# Short problem
Which lines below fall between the one containing "translate([hole_r + rim_round, 0])" and the one containing "depsgraph = bpy.context.evaluated_depsgraph_get()"? Repeat them exactly, counting both of those lines, and add nothing else.

***

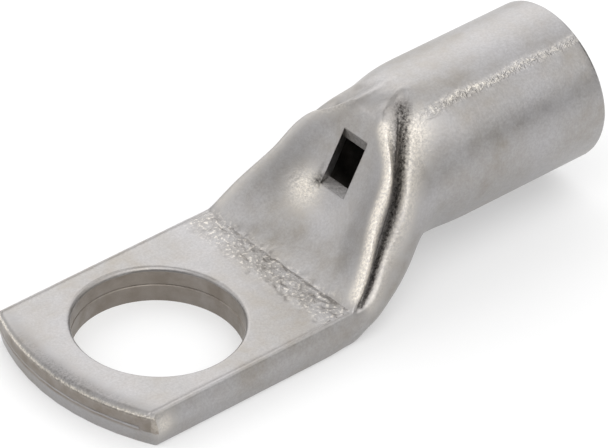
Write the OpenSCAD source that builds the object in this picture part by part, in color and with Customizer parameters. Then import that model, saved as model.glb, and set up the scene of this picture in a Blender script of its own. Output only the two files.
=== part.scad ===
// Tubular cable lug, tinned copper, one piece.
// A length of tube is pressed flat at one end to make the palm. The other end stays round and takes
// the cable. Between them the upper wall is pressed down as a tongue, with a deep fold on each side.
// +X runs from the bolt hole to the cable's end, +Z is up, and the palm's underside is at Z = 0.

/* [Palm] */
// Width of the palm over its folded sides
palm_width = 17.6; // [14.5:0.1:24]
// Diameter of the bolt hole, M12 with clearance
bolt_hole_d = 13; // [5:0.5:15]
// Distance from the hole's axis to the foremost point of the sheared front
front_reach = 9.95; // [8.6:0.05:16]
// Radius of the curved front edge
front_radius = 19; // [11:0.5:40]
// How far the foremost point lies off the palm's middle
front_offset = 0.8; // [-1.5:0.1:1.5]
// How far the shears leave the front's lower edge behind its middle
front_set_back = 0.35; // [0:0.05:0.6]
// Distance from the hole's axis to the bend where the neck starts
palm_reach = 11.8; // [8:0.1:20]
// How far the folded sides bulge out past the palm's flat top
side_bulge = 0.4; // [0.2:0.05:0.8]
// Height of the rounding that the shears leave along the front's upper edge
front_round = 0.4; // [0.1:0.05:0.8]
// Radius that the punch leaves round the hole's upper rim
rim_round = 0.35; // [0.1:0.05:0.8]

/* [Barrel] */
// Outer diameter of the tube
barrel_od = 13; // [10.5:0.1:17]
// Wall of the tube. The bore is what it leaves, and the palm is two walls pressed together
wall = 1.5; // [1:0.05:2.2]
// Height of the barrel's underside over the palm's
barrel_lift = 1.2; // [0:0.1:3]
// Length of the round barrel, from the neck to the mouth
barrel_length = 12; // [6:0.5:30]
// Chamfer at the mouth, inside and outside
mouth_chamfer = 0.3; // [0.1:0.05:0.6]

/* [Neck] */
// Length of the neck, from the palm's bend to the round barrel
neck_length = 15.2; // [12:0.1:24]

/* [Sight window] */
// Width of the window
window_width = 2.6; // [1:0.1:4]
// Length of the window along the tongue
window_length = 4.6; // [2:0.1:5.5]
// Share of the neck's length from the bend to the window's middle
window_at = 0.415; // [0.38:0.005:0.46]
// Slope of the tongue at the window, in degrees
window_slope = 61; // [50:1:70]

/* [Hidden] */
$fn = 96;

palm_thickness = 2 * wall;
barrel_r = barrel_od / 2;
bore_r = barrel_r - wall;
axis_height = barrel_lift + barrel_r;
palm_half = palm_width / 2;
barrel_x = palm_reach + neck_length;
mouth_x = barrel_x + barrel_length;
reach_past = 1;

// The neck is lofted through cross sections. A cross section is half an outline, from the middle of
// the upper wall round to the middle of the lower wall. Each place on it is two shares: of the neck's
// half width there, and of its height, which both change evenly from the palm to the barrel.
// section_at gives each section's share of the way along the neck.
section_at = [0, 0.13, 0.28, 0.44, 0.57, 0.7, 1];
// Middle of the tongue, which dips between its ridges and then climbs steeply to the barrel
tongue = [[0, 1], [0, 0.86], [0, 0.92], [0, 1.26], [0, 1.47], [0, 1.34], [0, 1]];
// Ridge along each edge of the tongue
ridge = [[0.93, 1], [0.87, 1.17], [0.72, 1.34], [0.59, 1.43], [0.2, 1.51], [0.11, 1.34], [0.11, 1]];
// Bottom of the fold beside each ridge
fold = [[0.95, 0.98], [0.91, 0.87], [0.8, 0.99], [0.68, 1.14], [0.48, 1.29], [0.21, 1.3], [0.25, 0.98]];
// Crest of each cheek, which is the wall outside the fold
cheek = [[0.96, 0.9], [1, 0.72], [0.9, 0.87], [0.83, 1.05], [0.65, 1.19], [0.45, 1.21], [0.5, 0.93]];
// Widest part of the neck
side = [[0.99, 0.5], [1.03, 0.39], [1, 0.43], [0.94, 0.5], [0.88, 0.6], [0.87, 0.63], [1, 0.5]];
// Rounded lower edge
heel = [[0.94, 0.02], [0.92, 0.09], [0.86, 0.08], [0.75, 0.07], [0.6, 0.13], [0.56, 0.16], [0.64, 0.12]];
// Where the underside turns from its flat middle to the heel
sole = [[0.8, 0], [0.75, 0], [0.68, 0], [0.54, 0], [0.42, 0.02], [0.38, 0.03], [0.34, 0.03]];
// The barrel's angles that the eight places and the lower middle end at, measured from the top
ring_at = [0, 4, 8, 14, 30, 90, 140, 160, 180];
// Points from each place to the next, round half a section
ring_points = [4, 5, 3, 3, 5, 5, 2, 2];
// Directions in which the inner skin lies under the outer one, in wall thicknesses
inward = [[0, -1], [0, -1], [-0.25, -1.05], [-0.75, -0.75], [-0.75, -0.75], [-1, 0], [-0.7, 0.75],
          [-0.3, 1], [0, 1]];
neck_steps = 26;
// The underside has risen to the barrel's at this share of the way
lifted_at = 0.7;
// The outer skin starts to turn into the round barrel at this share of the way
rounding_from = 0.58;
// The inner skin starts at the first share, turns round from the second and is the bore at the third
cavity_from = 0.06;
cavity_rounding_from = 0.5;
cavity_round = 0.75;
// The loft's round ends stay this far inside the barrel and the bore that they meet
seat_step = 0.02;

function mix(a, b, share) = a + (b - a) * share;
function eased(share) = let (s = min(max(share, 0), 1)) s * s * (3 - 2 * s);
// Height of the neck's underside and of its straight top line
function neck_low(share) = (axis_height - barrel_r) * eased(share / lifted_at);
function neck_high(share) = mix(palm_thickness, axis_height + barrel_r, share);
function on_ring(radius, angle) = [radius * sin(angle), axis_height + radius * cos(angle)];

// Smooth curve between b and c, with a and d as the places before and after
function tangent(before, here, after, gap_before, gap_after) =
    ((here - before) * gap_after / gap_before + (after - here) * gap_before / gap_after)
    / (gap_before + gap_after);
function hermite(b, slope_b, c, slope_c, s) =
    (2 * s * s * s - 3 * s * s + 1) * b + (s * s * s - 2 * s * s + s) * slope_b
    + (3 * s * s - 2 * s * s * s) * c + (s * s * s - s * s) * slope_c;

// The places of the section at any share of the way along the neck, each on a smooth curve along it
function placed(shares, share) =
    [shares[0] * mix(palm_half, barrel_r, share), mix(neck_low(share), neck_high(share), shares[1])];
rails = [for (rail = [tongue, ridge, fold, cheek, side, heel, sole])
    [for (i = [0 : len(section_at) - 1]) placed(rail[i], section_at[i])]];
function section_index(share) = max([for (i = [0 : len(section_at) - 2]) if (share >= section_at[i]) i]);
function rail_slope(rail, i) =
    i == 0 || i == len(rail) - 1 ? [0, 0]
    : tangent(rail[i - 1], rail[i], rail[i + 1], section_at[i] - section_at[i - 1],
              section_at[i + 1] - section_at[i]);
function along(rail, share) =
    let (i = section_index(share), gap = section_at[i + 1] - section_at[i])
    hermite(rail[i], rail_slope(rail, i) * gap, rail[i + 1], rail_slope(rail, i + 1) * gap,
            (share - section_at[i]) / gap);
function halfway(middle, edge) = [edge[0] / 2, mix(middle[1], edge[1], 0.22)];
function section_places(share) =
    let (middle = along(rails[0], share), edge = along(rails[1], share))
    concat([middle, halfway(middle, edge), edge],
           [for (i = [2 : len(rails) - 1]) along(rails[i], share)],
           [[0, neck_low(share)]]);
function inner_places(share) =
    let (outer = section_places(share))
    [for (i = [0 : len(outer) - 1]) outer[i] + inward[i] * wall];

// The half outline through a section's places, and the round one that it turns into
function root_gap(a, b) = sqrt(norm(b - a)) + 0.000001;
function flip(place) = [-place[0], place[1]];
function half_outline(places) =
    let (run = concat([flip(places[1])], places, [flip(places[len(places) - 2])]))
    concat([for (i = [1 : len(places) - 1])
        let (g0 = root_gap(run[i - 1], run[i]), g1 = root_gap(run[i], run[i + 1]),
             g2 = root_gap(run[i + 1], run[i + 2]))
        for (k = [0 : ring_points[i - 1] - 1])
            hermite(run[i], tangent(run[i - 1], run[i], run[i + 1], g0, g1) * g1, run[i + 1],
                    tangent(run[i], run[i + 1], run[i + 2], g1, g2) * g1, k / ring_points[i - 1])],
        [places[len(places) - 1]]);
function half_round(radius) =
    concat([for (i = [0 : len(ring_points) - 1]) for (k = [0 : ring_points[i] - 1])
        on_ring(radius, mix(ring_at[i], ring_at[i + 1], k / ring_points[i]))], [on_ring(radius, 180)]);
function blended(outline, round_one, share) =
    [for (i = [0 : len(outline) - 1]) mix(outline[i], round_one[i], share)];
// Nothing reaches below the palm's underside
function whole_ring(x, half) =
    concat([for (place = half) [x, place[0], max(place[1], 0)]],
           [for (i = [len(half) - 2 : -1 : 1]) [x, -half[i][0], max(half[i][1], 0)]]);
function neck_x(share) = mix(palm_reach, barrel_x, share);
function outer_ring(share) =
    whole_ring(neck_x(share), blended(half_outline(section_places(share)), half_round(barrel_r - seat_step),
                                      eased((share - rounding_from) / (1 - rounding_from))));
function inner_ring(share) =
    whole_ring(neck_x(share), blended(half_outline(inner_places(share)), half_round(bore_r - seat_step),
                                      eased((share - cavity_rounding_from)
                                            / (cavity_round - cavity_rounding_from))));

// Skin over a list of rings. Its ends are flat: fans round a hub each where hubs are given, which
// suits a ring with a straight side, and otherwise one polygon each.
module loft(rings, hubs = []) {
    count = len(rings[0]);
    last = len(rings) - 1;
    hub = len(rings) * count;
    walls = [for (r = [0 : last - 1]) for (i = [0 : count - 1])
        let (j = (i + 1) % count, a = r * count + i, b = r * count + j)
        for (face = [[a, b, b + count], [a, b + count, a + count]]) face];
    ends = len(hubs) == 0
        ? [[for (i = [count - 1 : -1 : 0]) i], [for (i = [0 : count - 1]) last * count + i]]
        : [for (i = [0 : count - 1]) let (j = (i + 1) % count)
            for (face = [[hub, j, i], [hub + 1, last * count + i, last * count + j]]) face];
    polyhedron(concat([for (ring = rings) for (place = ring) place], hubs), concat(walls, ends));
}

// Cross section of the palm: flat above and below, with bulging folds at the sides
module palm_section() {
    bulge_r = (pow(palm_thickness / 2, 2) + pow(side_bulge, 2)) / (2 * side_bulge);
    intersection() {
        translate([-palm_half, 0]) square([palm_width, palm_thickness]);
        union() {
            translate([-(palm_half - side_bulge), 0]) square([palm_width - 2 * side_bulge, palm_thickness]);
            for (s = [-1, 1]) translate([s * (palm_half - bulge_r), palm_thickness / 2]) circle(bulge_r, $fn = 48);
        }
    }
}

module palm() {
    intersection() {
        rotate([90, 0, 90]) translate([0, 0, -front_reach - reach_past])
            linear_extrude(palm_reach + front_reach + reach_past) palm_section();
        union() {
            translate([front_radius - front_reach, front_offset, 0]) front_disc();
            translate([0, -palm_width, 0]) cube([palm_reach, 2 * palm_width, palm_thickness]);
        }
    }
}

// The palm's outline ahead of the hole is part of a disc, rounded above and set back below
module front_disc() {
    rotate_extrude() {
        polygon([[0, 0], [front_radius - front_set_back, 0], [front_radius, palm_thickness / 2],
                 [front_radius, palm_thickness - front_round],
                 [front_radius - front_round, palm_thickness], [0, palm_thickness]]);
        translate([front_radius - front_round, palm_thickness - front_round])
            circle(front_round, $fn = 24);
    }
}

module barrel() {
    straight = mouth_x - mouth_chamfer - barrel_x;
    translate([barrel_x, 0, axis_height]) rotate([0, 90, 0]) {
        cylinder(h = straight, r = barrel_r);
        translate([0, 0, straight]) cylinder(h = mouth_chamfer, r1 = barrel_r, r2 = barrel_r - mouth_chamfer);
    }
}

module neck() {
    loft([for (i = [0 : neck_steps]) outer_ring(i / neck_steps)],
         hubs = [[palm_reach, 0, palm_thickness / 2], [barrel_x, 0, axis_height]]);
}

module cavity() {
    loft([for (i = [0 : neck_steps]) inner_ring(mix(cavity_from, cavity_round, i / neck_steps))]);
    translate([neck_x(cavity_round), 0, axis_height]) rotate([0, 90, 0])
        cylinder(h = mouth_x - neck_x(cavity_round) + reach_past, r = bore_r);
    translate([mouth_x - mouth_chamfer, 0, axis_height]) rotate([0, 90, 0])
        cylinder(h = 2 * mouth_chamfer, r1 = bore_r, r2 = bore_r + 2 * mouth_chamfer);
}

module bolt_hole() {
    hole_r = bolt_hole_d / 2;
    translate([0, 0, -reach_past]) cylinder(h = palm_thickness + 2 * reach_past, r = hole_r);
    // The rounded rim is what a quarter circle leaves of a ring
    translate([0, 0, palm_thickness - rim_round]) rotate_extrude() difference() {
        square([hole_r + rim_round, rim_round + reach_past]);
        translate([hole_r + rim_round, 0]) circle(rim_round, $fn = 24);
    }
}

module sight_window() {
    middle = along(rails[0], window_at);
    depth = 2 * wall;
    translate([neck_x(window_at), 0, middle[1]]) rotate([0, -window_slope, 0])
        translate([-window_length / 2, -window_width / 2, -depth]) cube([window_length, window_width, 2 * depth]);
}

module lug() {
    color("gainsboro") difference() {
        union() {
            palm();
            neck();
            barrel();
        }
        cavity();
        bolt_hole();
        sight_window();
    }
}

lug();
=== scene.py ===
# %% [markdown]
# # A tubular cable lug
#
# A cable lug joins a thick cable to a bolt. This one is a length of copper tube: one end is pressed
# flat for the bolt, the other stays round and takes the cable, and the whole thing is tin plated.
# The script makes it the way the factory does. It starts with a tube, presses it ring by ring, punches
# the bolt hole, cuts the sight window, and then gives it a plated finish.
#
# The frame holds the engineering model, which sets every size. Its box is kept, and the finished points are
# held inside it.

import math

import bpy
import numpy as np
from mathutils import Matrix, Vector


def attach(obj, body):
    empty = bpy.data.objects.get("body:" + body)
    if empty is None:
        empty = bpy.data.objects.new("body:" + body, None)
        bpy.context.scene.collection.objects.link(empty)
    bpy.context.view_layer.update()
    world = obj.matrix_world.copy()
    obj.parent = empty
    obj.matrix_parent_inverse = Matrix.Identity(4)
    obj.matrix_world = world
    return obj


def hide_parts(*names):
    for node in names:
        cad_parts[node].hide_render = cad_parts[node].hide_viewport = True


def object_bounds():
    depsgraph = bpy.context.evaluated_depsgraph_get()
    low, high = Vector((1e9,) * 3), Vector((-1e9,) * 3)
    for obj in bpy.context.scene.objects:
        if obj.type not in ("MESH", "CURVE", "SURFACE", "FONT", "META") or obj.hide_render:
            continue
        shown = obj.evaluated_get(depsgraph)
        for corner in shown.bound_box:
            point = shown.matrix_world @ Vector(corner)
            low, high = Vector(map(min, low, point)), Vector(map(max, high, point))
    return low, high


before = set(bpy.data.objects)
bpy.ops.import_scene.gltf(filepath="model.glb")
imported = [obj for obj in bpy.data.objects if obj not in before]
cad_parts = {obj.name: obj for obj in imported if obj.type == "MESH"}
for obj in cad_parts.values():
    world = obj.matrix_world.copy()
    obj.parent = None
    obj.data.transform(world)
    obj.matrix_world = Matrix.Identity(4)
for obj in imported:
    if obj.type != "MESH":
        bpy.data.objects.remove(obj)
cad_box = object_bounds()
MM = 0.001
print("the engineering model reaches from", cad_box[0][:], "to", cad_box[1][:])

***

# Solution for this problem
        translate([hole_r + rim_round, 0]) circle(rim_round, $fn = 24);
    }
}

module sight_window() {
    middle = along(rails[0], window_at);
    depth = 2 * wall;
    translate([neck_x(window_at), 0, middle[1]]) rotate([0, -window_slope, 0])
        translate([-window_length / 2, -window_width / 2, -depth]) cube([window_length, window_width, 2 * depth]);
}

module lug() {
    color("gainsboro") difference() {
        union() {
            palm();
            neck();
            barrel();
        }
        cavity();
        bolt_hole();
        sight_window();
    }
}

lug();
=== scene.py ===
# %% [markdown]
# # A tubular cable lug
#
# A cable lug joins a thick cable to a bolt. This one is a length of copper tube: one end is pressed
# flat for the bolt, the other stays round and takes the cable, and the whole thing is tin plated.
# The script makes it the way the factory does. It starts with a tube, presses it ring by ring, punches
# the bolt hole, cuts the sight window, and then gives it a plated finish.
#
# The frame holds the engineering model, which sets every size. Its box is kept, and the finished points are
# held inside it.

import math

import bpy
import numpy as np
from mathutils import Matrix, Vector


def attach(obj, body):
    empty = bpy.data.objects.get("body:" + body)
    if empty is None:
        empty = bpy.data.objects.new("body:" + body, None)
        bpy.context.scene.collection.objects.link(empty)
    bpy.context.view_layer.update()
    world = obj.matrix_world.copy()
    obj.parent = empty
    obj.matrix_parent_inverse = Matrix.Identity(4)
    obj.matrix_world = world
    return obj


def hide_parts(*names):
    for node in names:
        cad_parts[node].hide_render = cad_parts[node].hide_viewport = True


def object_bounds():
    depsgraph = bpy.context.evaluated_depsgraph_get()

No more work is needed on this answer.